Tarquinia – le saline.

Il mare non ha cicatrici; ti accoglie sempre nuovo come il giorno della creazione.

Non si scorge il solco della prua di Ulisse né la scia di Colombo e le galee turche sono memoria in vecchi quadri di terraferma, il mare dimentica tutto perché vive di un eterno, mutevole presente. Forse è per questo che, guardandolo, ci sentiamo al sicuro in terra.

Tarquilia (VT) le saline (foto p.Capitini)

La terra è infatti lo spazio della memoria e del progetto. Ricorda così tanto del passato e promette un futuro così tanto vicino da comprime il presente nel tempo di un respiro. Oggi sono arrivato qui percorrendo il solco di una strada di povere. il mare è oltre le saline e oltre la spiaggia. Laggiù è l’eterno presente di un blu Tirreno inconfondibile, Quà la vecchia colonia penale di Tarquinia da anni abbandonata e per questo ancor più testimone.

Tarquinia – le Saline (foto p.Capitini)

Qui, tra strade logiche e assolate, oltre le siepi di oleandro, tutto è passato e sarà forse un futuro. Pedalo lentamente. Attorno il caldo profumato e umido dell’estate. Case è padiglioni dalle finestre vuote mantengono sui muri le scritte ordinate dell’Autorità che proprio laggiù, in un lembo di Maremma profumata aveva esiliato vite disordinate, comandate a cavar sale.
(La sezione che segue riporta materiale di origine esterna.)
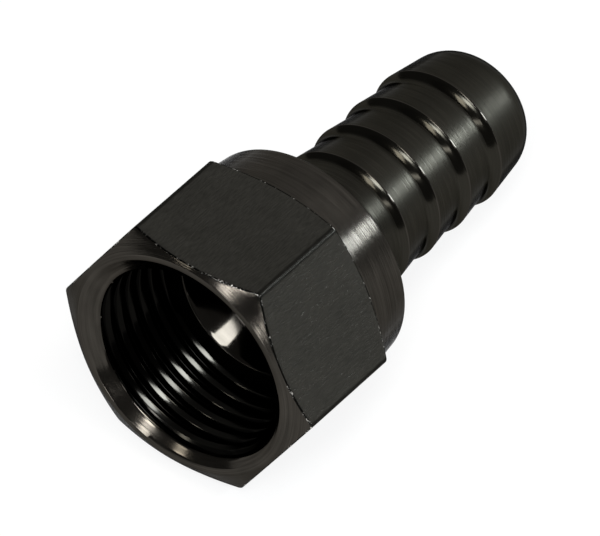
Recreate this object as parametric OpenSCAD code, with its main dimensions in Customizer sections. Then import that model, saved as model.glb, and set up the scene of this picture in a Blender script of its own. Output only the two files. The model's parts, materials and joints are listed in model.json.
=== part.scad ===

Tarquinia – Le Saline – interno di un padiglione carcerario (foto p.Capitini)

Pedalo lento, immaginando che l’erba e i muri scrostati mi parlino oggi delle vite di ieri. In fondo c’è la speranza che domani altre mura e altra erba parleranno delle nostre vite e della mia che oggi pedalo qui su una bicicletta dalla catena lenta che scatta a ritmo.

Tendo l’orecchio ma le voci dei bimbi sotto il grande pino, sudati a far la conta cento estati fa, non arrivano più e dalle finestre aperte che oggi dondolano allo scirocco non si scorgono i seni delle donne né si ascolta il chiacchiericcio delle vecchie o il bestemmiare degli uomini.

(foto p. Capitini)

E’ bello in questo pomeriggio di inizio estate trovarsi per caso in un luogo così. Le voci e gli odori delle vite che l’abitarono le avrà portate via il vento. E il vento, si sa, non lascia cicatrici.